Records from a data collection
---*---

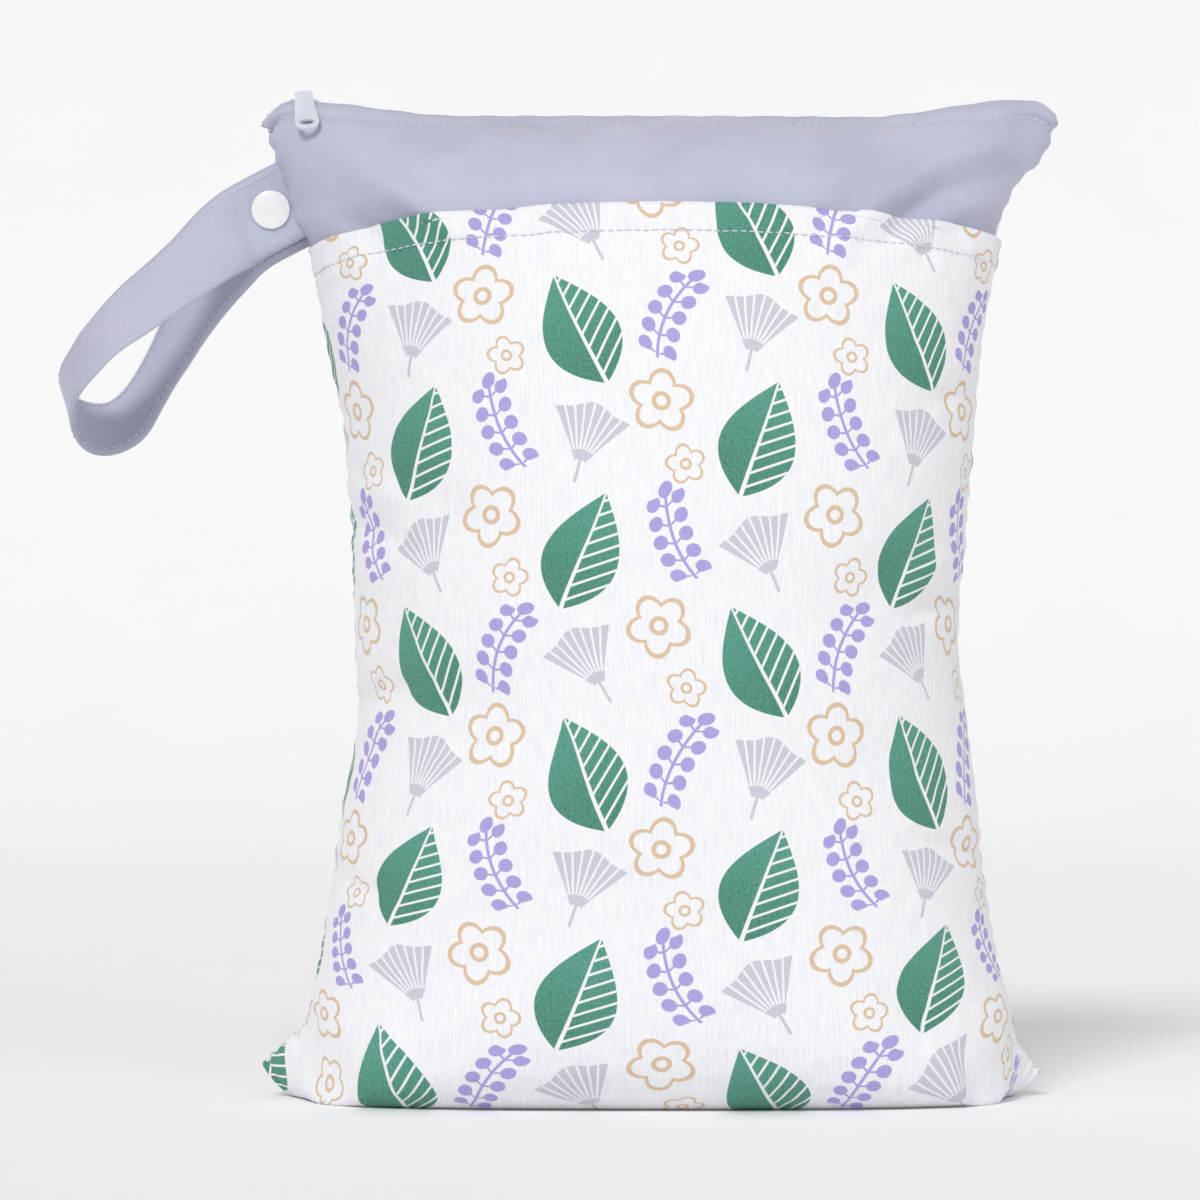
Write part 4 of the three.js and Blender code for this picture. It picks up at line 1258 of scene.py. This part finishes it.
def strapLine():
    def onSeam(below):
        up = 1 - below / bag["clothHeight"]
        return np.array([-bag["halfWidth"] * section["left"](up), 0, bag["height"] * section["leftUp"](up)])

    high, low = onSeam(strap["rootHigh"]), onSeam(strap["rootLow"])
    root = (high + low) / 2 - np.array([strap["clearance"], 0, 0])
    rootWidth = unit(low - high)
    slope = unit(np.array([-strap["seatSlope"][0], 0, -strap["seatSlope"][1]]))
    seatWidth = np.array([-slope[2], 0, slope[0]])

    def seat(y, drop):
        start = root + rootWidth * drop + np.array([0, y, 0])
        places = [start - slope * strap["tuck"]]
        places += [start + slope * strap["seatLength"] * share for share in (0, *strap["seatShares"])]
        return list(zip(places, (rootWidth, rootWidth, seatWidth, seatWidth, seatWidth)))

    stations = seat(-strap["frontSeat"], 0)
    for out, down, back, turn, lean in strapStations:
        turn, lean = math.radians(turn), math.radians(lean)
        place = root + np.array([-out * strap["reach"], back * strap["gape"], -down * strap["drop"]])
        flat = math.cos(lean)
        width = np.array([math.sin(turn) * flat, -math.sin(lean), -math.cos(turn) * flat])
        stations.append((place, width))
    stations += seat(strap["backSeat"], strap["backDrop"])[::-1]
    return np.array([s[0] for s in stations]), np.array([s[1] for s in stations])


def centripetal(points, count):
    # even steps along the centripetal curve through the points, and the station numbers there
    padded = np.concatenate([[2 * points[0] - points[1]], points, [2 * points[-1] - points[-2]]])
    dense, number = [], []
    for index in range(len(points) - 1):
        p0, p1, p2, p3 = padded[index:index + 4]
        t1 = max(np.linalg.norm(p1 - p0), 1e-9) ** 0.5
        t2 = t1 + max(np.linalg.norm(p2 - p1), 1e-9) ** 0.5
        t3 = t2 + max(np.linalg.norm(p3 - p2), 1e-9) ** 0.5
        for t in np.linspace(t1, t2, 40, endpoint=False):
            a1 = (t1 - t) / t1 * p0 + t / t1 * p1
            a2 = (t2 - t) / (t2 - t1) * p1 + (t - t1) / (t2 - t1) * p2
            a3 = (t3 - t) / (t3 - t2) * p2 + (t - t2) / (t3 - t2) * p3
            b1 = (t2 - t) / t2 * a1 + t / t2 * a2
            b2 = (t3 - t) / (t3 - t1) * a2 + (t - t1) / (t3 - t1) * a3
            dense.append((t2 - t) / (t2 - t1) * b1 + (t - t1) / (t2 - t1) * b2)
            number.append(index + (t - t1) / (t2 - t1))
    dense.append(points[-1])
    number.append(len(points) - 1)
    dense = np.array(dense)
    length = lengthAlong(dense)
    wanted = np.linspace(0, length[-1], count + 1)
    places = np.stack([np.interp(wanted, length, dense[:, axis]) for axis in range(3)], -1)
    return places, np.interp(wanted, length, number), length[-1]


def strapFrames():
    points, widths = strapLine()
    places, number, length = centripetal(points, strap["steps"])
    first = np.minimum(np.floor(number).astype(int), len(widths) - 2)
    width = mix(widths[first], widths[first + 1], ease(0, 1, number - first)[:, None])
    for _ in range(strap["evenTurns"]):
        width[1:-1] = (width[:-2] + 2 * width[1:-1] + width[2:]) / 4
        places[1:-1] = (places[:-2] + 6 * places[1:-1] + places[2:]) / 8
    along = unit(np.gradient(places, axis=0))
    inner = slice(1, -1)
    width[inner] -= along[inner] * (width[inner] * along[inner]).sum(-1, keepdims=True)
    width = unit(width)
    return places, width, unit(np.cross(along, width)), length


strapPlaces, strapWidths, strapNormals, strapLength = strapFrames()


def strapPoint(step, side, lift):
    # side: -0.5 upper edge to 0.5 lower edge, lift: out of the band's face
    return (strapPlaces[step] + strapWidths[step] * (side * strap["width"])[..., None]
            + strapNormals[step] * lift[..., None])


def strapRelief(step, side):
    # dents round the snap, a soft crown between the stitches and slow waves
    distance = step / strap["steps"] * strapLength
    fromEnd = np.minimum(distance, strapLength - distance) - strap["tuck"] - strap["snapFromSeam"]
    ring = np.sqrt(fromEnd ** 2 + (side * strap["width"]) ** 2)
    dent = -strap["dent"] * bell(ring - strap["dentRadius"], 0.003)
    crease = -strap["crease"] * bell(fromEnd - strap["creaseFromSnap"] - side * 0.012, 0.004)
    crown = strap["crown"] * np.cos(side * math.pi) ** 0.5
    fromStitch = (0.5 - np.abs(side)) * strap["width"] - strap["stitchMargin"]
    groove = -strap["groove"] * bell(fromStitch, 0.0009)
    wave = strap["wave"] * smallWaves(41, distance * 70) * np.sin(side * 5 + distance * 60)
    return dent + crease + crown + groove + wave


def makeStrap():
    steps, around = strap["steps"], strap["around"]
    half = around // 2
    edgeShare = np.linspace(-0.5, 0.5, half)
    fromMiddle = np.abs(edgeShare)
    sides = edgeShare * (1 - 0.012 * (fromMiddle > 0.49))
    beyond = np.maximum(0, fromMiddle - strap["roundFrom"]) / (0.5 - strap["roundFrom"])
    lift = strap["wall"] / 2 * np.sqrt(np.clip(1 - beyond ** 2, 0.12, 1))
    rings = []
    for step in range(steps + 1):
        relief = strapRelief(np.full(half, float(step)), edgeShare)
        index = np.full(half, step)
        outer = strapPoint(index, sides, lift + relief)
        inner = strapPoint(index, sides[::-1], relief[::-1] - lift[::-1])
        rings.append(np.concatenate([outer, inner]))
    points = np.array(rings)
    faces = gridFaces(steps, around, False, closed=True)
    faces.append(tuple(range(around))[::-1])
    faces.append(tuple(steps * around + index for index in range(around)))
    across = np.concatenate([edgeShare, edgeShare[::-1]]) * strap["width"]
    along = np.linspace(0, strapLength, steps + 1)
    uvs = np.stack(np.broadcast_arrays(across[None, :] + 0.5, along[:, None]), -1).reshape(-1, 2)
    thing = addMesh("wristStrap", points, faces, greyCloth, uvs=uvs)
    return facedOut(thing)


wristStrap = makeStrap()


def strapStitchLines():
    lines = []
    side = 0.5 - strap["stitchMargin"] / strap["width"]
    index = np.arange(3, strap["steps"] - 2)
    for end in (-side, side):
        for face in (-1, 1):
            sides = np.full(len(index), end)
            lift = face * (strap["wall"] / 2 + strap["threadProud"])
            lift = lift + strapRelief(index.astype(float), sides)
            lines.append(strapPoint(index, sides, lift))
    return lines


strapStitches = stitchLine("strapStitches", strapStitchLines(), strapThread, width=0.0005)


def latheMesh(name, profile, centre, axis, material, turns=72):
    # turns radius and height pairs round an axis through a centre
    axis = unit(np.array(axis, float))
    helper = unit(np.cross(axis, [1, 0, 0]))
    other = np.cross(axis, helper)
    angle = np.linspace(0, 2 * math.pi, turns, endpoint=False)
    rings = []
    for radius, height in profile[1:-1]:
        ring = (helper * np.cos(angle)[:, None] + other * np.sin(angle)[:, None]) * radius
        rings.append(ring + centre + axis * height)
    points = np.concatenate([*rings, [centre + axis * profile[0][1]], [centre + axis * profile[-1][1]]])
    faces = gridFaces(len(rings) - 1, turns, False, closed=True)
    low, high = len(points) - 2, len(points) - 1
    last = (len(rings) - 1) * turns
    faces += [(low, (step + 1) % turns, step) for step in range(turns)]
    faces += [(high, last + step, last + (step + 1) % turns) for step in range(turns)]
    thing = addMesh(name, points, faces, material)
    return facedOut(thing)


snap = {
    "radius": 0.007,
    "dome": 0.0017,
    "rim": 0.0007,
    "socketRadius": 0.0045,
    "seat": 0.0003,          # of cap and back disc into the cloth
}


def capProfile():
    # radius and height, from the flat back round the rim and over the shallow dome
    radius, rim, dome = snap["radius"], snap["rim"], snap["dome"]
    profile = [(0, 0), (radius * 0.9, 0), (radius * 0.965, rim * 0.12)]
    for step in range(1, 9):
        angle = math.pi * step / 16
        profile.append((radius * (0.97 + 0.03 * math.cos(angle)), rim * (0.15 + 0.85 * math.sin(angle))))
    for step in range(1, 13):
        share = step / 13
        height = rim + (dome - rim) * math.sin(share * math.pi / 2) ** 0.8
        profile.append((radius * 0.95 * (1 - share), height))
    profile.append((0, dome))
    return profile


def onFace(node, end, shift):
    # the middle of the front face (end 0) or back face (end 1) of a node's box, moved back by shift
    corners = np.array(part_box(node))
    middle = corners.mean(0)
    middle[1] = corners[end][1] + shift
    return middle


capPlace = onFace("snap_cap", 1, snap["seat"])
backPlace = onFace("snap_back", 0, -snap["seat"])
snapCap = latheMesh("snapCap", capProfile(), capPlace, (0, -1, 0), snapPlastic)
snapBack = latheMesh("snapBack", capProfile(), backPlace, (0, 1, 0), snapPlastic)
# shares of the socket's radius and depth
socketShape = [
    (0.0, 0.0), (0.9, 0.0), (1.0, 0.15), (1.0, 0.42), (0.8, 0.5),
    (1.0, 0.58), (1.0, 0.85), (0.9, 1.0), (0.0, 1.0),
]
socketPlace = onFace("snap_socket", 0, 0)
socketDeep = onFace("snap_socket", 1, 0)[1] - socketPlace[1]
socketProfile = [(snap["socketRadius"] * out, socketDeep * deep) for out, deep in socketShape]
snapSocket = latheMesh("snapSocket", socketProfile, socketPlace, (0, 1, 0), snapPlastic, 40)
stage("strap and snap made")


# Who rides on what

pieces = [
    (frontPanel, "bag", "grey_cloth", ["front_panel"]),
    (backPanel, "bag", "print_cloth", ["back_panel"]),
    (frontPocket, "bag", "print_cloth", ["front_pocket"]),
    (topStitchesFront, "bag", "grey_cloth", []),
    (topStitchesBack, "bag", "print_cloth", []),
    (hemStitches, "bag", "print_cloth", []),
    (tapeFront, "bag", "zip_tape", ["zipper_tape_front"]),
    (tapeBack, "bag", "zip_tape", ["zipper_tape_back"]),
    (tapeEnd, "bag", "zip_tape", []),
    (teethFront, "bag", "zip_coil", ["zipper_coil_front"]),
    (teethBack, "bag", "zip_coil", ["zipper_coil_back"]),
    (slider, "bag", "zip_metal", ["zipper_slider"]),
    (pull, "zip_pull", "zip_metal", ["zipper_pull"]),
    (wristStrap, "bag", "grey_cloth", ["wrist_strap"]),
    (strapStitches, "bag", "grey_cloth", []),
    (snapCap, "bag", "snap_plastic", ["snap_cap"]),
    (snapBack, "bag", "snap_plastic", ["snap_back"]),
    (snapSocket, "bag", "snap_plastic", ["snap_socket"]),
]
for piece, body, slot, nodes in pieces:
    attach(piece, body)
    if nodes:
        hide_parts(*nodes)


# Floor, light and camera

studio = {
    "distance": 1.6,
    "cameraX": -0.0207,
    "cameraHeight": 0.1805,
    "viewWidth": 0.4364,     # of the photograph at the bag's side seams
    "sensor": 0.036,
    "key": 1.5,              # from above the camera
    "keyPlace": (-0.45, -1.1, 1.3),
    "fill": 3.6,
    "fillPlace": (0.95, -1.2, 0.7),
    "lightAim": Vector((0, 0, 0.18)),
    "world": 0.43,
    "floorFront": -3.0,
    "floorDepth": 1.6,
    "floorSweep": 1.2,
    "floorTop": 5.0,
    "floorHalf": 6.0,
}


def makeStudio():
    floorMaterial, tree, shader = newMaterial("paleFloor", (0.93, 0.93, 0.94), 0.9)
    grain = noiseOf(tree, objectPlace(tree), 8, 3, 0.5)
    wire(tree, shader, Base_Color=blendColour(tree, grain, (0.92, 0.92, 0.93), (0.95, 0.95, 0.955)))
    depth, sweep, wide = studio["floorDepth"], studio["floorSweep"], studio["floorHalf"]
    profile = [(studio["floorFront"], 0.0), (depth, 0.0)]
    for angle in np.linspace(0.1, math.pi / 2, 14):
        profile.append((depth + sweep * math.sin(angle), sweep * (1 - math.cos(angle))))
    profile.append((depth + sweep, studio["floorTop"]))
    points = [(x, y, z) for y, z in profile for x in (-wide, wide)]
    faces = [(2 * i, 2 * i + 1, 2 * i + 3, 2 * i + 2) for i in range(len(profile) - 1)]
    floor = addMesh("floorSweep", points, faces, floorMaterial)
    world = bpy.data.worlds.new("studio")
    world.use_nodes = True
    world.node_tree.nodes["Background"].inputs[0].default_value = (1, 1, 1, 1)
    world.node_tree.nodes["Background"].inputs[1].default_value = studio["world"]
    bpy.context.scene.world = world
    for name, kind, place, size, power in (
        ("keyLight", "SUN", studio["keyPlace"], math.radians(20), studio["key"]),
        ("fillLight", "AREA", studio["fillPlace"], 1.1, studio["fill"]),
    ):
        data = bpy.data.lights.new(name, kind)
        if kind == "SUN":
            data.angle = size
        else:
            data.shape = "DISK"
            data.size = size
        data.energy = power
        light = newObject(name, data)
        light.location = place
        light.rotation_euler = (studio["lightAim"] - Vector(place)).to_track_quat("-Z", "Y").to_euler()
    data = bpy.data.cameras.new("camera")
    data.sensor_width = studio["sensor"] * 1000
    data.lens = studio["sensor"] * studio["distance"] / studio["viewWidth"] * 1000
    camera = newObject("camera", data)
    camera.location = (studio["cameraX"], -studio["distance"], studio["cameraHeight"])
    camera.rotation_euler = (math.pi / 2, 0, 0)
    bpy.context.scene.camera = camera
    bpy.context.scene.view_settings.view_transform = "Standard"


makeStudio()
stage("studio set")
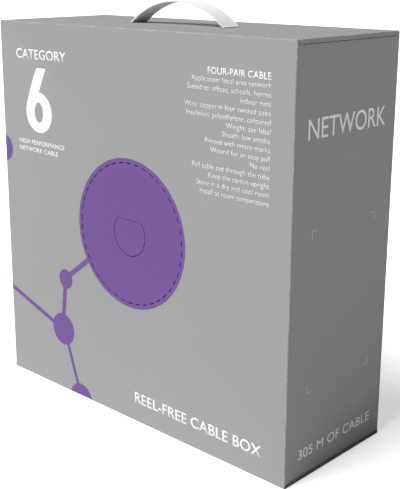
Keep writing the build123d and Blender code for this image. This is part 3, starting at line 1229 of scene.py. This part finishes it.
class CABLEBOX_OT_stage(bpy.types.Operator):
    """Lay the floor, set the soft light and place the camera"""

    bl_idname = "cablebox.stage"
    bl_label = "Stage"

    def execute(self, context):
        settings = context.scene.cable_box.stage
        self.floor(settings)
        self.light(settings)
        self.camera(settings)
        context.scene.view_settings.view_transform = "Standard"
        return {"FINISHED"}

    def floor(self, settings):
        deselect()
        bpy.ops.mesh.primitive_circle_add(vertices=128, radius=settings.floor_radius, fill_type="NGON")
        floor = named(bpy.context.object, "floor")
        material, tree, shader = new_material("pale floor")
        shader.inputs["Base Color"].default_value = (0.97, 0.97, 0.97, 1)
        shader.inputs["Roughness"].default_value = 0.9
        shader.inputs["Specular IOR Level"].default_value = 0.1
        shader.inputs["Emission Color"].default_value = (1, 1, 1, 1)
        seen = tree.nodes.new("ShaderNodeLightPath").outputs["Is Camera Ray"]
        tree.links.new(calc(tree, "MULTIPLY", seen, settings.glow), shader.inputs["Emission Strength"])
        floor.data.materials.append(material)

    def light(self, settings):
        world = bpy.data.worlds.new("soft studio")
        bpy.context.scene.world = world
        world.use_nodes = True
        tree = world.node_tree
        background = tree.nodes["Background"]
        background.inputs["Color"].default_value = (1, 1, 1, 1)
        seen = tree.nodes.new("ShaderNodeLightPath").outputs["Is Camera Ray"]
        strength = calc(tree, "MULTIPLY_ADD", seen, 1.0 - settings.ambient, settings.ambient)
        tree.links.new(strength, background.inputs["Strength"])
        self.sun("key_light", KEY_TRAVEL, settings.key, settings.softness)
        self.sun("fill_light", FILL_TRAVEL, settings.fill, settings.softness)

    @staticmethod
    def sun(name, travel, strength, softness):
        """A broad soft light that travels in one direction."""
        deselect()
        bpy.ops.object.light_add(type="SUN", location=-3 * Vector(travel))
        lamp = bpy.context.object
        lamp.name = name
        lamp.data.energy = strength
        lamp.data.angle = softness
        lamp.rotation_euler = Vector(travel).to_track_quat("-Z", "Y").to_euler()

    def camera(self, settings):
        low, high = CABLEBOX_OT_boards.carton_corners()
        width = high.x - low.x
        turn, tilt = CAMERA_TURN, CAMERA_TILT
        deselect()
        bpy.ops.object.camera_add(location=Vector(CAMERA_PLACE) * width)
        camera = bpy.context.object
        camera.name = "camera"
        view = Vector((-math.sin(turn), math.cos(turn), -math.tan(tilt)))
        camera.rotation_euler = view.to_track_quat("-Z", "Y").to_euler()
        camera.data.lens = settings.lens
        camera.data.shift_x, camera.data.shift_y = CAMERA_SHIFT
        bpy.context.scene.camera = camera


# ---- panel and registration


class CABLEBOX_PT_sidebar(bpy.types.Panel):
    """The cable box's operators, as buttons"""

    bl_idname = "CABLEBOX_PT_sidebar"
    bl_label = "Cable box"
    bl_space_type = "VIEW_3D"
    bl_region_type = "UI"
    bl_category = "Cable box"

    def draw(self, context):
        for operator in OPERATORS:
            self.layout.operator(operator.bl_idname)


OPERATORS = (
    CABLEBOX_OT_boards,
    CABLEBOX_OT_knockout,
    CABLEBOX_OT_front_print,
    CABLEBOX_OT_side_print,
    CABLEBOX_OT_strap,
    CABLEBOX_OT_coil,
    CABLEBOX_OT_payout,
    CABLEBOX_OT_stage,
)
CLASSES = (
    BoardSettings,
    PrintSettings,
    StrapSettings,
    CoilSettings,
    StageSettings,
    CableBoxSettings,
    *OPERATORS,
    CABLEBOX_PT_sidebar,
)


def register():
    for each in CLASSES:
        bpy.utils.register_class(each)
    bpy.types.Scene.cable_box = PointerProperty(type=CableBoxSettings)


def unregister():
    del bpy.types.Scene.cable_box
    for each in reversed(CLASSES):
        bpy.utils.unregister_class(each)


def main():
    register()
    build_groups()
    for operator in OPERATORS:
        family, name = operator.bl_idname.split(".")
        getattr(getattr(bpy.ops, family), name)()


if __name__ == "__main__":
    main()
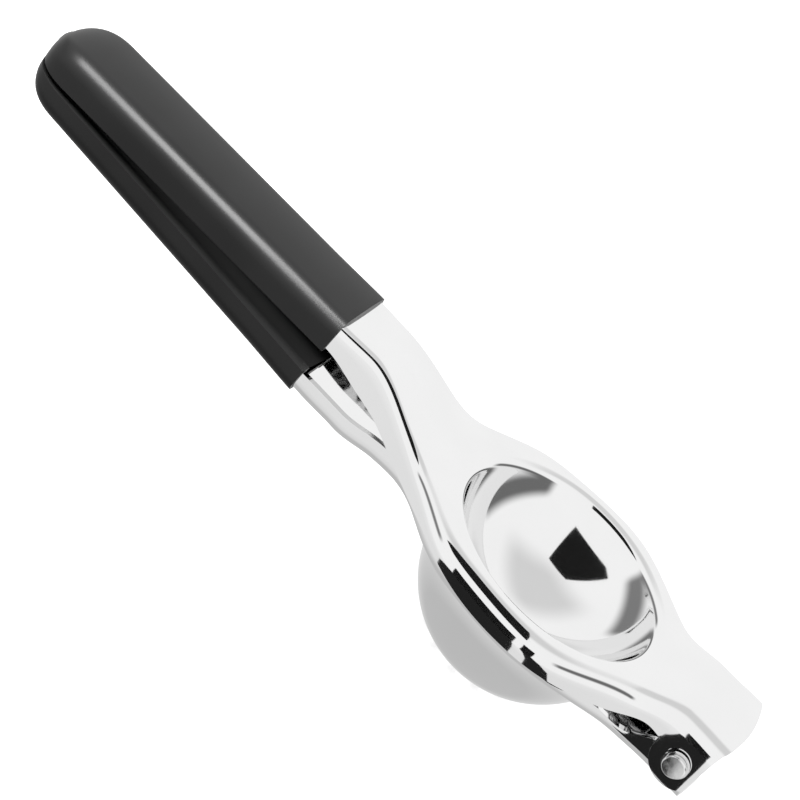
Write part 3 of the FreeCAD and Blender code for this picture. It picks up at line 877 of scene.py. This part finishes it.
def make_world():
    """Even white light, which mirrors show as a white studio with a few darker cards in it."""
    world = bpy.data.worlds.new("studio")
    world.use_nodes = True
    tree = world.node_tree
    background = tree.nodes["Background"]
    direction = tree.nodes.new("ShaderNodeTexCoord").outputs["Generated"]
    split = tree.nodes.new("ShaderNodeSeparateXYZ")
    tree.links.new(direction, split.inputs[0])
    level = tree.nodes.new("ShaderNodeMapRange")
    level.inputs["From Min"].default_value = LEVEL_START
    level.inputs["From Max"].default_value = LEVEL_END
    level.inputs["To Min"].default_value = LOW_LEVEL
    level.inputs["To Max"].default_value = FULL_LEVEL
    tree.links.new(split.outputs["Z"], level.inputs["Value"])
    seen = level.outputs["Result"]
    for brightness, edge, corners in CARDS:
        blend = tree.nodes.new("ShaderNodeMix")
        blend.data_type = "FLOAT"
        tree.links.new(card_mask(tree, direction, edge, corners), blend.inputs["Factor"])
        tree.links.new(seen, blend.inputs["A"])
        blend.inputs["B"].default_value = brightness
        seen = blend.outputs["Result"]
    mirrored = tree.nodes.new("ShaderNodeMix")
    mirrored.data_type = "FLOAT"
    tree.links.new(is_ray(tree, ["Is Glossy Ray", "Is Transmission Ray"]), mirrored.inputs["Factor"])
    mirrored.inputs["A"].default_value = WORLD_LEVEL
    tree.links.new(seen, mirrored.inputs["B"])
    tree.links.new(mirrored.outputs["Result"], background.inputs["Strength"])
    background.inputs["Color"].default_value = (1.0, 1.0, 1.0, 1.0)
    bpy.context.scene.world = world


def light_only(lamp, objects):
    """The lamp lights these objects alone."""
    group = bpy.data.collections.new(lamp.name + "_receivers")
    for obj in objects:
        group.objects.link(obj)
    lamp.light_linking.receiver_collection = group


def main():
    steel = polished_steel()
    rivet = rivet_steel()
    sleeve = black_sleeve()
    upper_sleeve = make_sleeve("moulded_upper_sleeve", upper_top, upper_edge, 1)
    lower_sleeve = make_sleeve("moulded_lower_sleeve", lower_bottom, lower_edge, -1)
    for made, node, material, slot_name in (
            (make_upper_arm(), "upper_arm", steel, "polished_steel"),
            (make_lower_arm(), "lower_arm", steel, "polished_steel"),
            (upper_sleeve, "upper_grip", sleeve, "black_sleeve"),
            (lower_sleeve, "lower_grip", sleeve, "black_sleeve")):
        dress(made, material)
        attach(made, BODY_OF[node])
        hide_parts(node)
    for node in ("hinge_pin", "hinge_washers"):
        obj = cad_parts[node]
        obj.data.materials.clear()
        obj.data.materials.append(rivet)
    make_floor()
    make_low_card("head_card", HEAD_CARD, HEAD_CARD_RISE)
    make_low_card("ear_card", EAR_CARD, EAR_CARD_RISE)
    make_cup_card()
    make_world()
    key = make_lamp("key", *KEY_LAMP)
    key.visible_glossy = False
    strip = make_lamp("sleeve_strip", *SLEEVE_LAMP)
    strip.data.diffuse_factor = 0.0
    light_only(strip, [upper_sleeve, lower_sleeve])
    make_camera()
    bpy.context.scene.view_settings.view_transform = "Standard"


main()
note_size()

---*---

* [EXERCISE]: Give only the number of lines in the records that contain the string "code".

* [SOLUTION]: 3